West Side Story, which was created in 1957 by a stellar team that included composer Leonard Bernstein, adaptor Arthur Laurents, director-choreographer Jerome Robbins and a young lyricist making his Broadway debut, Stephen Sondheim, has particular resonance these days, when the political landscape has turned anti-immigrant. But as Santana is quick to point out, Puerto Ricans are born in the United States.
“We are U.S. citizens, but we are thought of as immigrants,” he laments. “How does that happen?” Still, without altering the script at all, Santana suggests “there’s hints of what’s happening now, within the play.”
Blackstone feels it is important to produce West Side Story today “I think because there’s a lot of anger in the world right now. And having empathy for Marcos’s situation, and learning more about what it means to be a Latin person in America, having that empathy makes me want to tell this story. And also for my own anger about being an American and how I feel about the current political climate.
“To be able to work on a piece where you can put those feelings into it is terrific. The choreography feels charged, and that’s a gift, because you have somewhere to put that energy,” he said.
According to Santana, the social issues that were so topical in 1957 are still relevant in 2019. “Because we’re dealing with social anxiety and mental illness and suicidal tendencies. That’s happening now, more than ever. This is a show that opened 60-something years ago and here we are still living the same thing,” he says. “Not much has changed as a society. That makes me sad.”
From a young age, Blackstone watched the Oscar-winning film version of West Side Story (“It’s in my head. I grew up on it.”) and considers Robbins’ choreography for it practically perfect. Nevertheless, he is not daunted by taking his own approach to the material.
“You just do every moment, one step at a time. I try to do my best to keep it honest and keep it connected to what the show is. That’s all I can do,” he says. “It’s up to the audience to decide what they think, but hopefully they’ll be so in the story they won’t think about what came before this.
“There are going to be people that compare what it was to what it is, but the dream is that people are so engaged in the story that they’re not thinking about the choreography. That’s always my goal. ‘Cool’ is a master class in how to make choreography that comes from emotion. People love the choreography because it’s filled with emotion.”

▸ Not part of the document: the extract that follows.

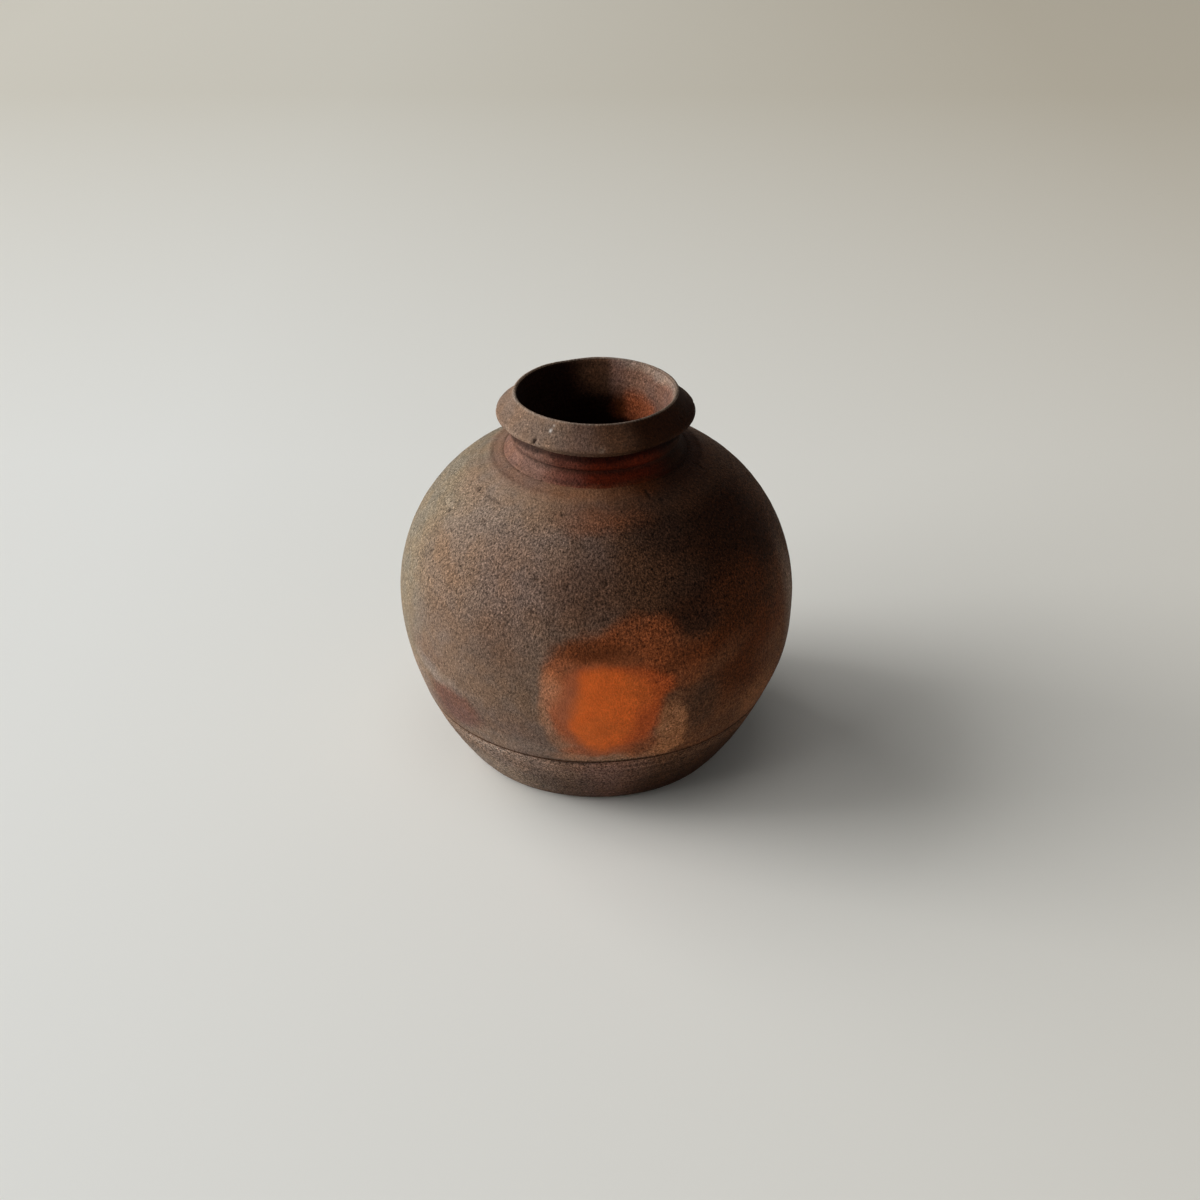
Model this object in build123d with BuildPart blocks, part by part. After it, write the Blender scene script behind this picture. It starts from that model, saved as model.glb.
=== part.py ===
from build123d import *
from math import sqrt
import os

# Small round jar of unglazed stoneware, in millimetres. The origin is at the centre
# of the foot on the table, and +Z is up. Every section is turned about Z.

# The outside of the pot: two arcs that meet upright at the widest point
belly_radius = 48.0
belly_height = 42.7
foot_radius = 33.3
shoulder_height = 78.4

# The wall, the floor and the hollow inside the foot's ring
wall = 4.2
floor_thickness = 5.0
floor_sweep = 8.0
foot_edge_round = 0.8
foot_ring_width = 9.3
hollow_depth = 1.2

# The line round the pot, where the foot and the body are joined
line_height = 18.6
line_cut = 0.35

# Neck: a flared collar, a groove and a raised ring, with a sleeve down into the body
bore_radius = 16.4
neck_wall = 3.1
collar_spread = 3.7
collar_height = 3.9
collar_hollow = 0.45
ring_swell = 1.0
ring_rise = 2.0
ring_fall = 1.9
undercut_step = 0.3
ledge_width = 1.8
sleeve_wall = 2.85
sleeve_depth = 3.6
sleeve_round = 1.1

# Rim: the flange with its rounded edge and hollow upper slope, and the thin lip
flange_reach = 3.5
flange_rise = 2.8
flange_edge = 0.9
flange_edge_fall = 0.55
flange_under_hollow = 0.35
slope_hollow = 0.25
lip_rise = 5.2
lip_thickness = 1.0
mouth_spread = 2.0
mouth_flare = 0.3

# The stepped joints: a tongue on the lower section, with a slip gap round it
tongue_width = 1.2
tongue_height = 1.5
slip_gap = 0.15

# Radii and heights that follow from these
groove_radius = bore_radius + neck_wall
ring_radius = groove_radius + ring_swell
undercut_radius = groove_radius + undercut_step
collar_radius = groove_radius + collar_spread
shoulder_radius = collar_radius + ledge_width
sleeve_radius = bore_radius + sleeve_wall
opening_radius = sleeve_radius + slip_gap
sleeve_foot = shoulder_height - sleeve_depth
groove_height = shoulder_height + collar_height
ring_height = groove_height + ring_rise
neck_height = ring_height + ring_fall
flange_radius = undercut_radius + flange_reach
flange_corner = flange_radius - flange_edge_fall
flange_height = neck_height + flange_rise
flange_low = flange_height - flange_edge
flange_high = flange_height + flange_edge
mouth_radius = bore_radius + mouth_spread
lip_middle = mouth_radius + lip_thickness / 2
lip_radius = mouth_radius + lip_thickness
lip_height = flange_height + lip_rise
lip_shoulder = lip_height - lip_thickness / 2
hollow_radius = foot_radius - foot_ring_width


def arc_radius(radius, height):
    """Radius of the arc that leaves the belly upright and ends at a radius and height."""
    inward = belly_radius - radius
    rise = height - belly_height
    return (inward**2 + rise**2) / (2 * inward)


foot_arc = arc_radius(foot_radius, 0)
shoulder_arc = arc_radius(shoulder_radius, shoulder_height)


def wall_radius(height, inset=0):
    """Radius of the wall at a height, measured inset deep from its outside."""
    arc = foot_arc if height < belly_height else shoulder_arc
    rise = height - belly_height
    return belly_radius - arc + sqrt((arc - inset) ** 2 - rise**2)


def wall_point(height, inset=0):
    return (wall_radius(height, inset), height)


def shoulder_at(radius, inset=0):
    """Height of the shoulder at a radius, measured inset deep from its outside."""
    reach = radius - belly_radius + shoulder_arc
    return belly_height + sqrt((shoulder_arc - inset) ** 2 - reach**2)


def wall_arc(start, end, inset=0):
    """The wall's line between two heights on one side of the belly."""
    middle = (start + end) / 2
    ThreePointArc(wall_point(start, inset), wall_point(middle, inset), wall_point(end, inset))


def corner(profile, point):
    """The profile's corner at a point."""
    return profile.vertices().sort_by_distance(point)[0]


# The hollow's roof is at the top of the shoulder's inner arc, or where the opening cuts it
roof_radius = max(belly_radius - shoulder_arc, opening_radius / 2)
roof_height = shoulder_at(roof_radius, wall)

# The tongue of each joint stands in the middle of the wall that it joins
foot_tongue_middle = (
    wall_radius(line_height + tongue_height / 2) + wall_radius(line_height + tongue_height / 2, wall)
) / 2
foot_tongue_inner = foot_tongue_middle - tongue_width / 2
foot_tongue_outer = foot_tongue_middle + tongue_width / 2
neck_tongue_middle = (bore_radius + undercut_radius) / 2
neck_tongue_inner = neck_tongue_middle - tongue_width / 2
neck_tongue_outer = neck_tongue_middle + tongue_width / 2

# Foot: the floor and the trimmed wall up to the line, with a tongue on top
with BuildPart() as foot:
    with BuildSketch(Plane.XZ) as foot_profile:
        with BuildLine():
            Polyline(
                (0, hollow_depth),
                (hollow_radius - hollow_depth, hollow_depth),
                (hollow_radius, 0),
                wall_point(0),
            )
            wall_arc(0, line_height)
            Polyline(
                wall_point(line_height),
                (foot_tongue_outer, line_height),
                (foot_tongue_outer, line_height + tongue_height),
                (foot_tongue_inner, line_height + tongue_height),
                (foot_tongue_inner, line_height),
                wall_point(line_height, wall),
            )
            wall_arc(line_height, floor_thickness, wall)
            Polyline(wall_point(floor_thickness, wall), (0, floor_thickness), (0, hollow_depth))
        make_face()
        chamfer(corner(foot_profile, wall_point(line_height)), line_cut)
        fillet(corner(foot_profile, wall_point(0)), foot_edge_round)
        fillet(corner(foot_profile, wall_point(floor_thickness, wall)), floor_sweep)
    revolve(axis=Axis.Z)

# Body: the globe from the line to the flat seat round the neck, hollowed, opened at
# the top and grooved for the foot's tongue
with BuildPart() as body:
    with BuildSketch(Plane.XZ) as body_profile:
        with BuildLine():
            wall_arc(line_height, belly_height)
            wall_arc(belly_height, shoulder_height)
            Polyline(
                wall_point(shoulder_height),
                (0, shoulder_height),
                (0, line_height),
                wall_point(line_height),
            )
        make_face()
        chamfer(corner(body_profile, wall_point(line_height)), line_cut)
    revolve(axis=Axis.Z)
    with BuildSketch(Plane.XZ):
        with BuildLine():
            wall_arc(line_height, belly_height, wall)
            wall_arc(belly_height, roof_height, wall)
            Polyline(
                wall_point(roof_height, wall),
                (0, roof_height),
                (0, line_height),
                wall_point(line_height, wall),
            )
        make_face()
    revolve(axis=Axis.Z, mode=Mode.SUBTRACT)
    with BuildSketch(Plane.XY.offset(shoulder_height)):
        Circle(opening_radius)
    extrude(amount=belly_height - shoulder_height, mode=Mode.SUBTRACT)
    with BuildSketch(Plane.XY.offset(line_height)):
        Circle(foot_tongue_outer + slip_gap)
        Circle(foot_tongue_inner - slip_gap, mode=Mode.SUBTRACT)
    extrude(amount=tongue_height + slip_gap, mode=Mode.SUBTRACT)

# Neck: stands on the body's seat, with a sleeve down through the opening
with BuildPart() as neck:
    with BuildSketch(Plane.XZ) as neck_profile:
        with BuildLine():
            SagittaArc((collar_radius, shoulder_height), (groove_radius, groove_height), collar_hollow)
            ThreePointArc(
                (groove_radius, groove_height),
                (ring_radius, ring_height),
                (undercut_radius, neck_height),
            )
            Polyline(
                (undercut_radius, neck_height),
                (neck_tongue_outer, neck_height),
                (neck_tongue_outer, neck_height + tongue_height),
                (neck_tongue_inner, neck_height + tongue_height),
                (neck_tongue_inner, neck_height),
                (bore_radius, neck_height),
                (bore_radius, sleeve_foot),
                (sleeve_radius, sleeve_foot),
                (sleeve_radius, shoulder_height),
                (collar_radius, shoulder_height),
            )
        make_face()
        fillet(corner(neck_profile, (bore_radius, sleeve_foot)), sleeve_round)
        fillet(corner(neck_profile, (sleeve_radius, sleeve_foot)), sleeve_round)
    revolve(axis=Axis.Z)

# Rim: the flange and the lip, seated on the neck over its tongue
with BuildPart() as rim:
    with BuildSketch(Plane.XZ):
        with BuildLine():
            SagittaArc((undercut_radius, neck_height), (flange_corner, flange_low), flange_under_hollow)
            ThreePointArc(
                (flange_corner, flange_low),
                (flange_radius, flange_height),
                (flange_corner, flange_high),
            )
            SagittaArc((flange_corner, flange_high), (lip_radius, lip_shoulder), slope_hollow)
            ThreePointArc(
                (lip_radius, lip_shoulder),
                (lip_middle, lip_height),
                (mouth_radius, lip_shoulder),
            )
            SagittaArc((mouth_radius, lip_shoulder), (bore_radius, neck_height), mouth_flare)
            Polyline(
                (bore_radius, neck_height),
                (neck_tongue_inner - slip_gap, neck_height),
                (neck_tongue_inner - slip_gap, neck_height + tongue_height + slip_gap),
                (neck_tongue_outer + slip_gap, neck_height + tongue_height + slip_gap),
                (neck_tongue_outer + slip_gap, neck_height),
                (undercut_radius, neck_height),
            )
        make_face()
    revolve(axis=Axis.Z)

foot.part.label = "foot"
body.part.label = "body"
neck.part.label = "neck"
rim.part.label = "rim"

os.makedirs("parts", exist_ok=True)
export_step(foot.part, "parts/foot.step")
export_step(body.part, "parts/body.step")
export_step(neck.part, "parts/neck.step")
export_step(rim.part, "parts/rim.step")
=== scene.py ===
"""Small round jar of wood-fired stoneware, built in four thrown sections round its CAD model."""

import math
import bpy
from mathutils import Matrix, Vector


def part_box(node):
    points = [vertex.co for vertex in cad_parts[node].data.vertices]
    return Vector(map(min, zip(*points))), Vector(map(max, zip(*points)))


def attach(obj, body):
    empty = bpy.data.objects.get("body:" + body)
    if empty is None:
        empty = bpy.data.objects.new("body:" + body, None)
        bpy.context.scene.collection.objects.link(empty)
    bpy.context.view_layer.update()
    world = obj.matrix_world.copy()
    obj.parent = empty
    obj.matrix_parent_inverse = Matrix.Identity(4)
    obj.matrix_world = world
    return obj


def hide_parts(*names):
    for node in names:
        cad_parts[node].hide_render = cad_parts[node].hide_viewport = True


bl_info = {
    "name": "Small wood-fired jar",
    "version": (1, 0, 0),
    "blender": (4, 5, 0),
    "location": "3D View > Sidebar > Jar",
    "description": "Builds a small round wood-fired jar in four thrown sections round its CAD model",
    "category": "Add Mesh",
}

import bpy
import numpy as np
from bpy.props import FloatProperty, FloatVectorProperty, IntProperty, PointerProperty
from mathutils import Vector

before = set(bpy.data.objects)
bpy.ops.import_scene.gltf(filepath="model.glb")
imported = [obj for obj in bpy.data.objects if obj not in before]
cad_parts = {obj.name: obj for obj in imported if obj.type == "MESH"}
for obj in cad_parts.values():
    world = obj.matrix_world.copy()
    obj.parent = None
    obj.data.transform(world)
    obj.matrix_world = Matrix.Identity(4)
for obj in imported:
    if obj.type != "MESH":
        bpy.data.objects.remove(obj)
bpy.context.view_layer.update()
body_low, body_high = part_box("body")
neck_low, neck_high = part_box("neck")
rim_low, rim_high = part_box("rim")

MM = 0.001
TINY = 1e-9
# What a stretch of a section's outline is: seen from outside, inside the jar, or hidden in a joint
OUTSIDE, INSIDE, JOINT = 0, 1, 2
JOINT_STEP = 0.8 * MM
SHARP_ANGLE = 50


def length(name, description, default):
    """A size of the jar."""
    return FloatProperty(name=name, description=description, default=default, unit="LENGTH")


def fired(name, description, *default):
    """A colour of the clay, as red, green and blue reflectance."""
    return FloatVectorProperty(name=name, description=description, default=default, subtype="COLOR")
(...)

Santana is a choreographer in his own right, which comes in handy on the stirring culture clash of “Dance at the Gym.”
“Because Marcos is such an expert in Latin dances, he’s choreographing the Sharks’ material in the gym scene and I’m choreographing the Jets’ material,” explains Blackstone. “So you have two completely different (dance) languages competing at the same time.”
West Side Story is undeniably a classic of the musical theater, one of the top handful of shows ever written. But why?
“It is a world that you get completely entranced in,” says Blackstone. “You can tell that the original team that put this show together felt very passionately about the story, the music, the choreography, the staging. You can feel the intensity. Each song, each scene has such a clear feeling. I don’t know another piece that from beginning to end sucks you into it. And you have an emotional catharsis because it feels like it’s happening to you.”
“I’m not much of a music expert, but the patterns in the music are so unconventional. Yes, it celebrates love, but the love gets tainted by hatred,” adds Santana. “There are three murders in this show. There’s murder, there’s rape, there’s fights. It should not be fun to watch – it is not a musical comedy – but what the team did correctly was set this tone that not only was a big risk at the time, but something that would resonate for eternity.”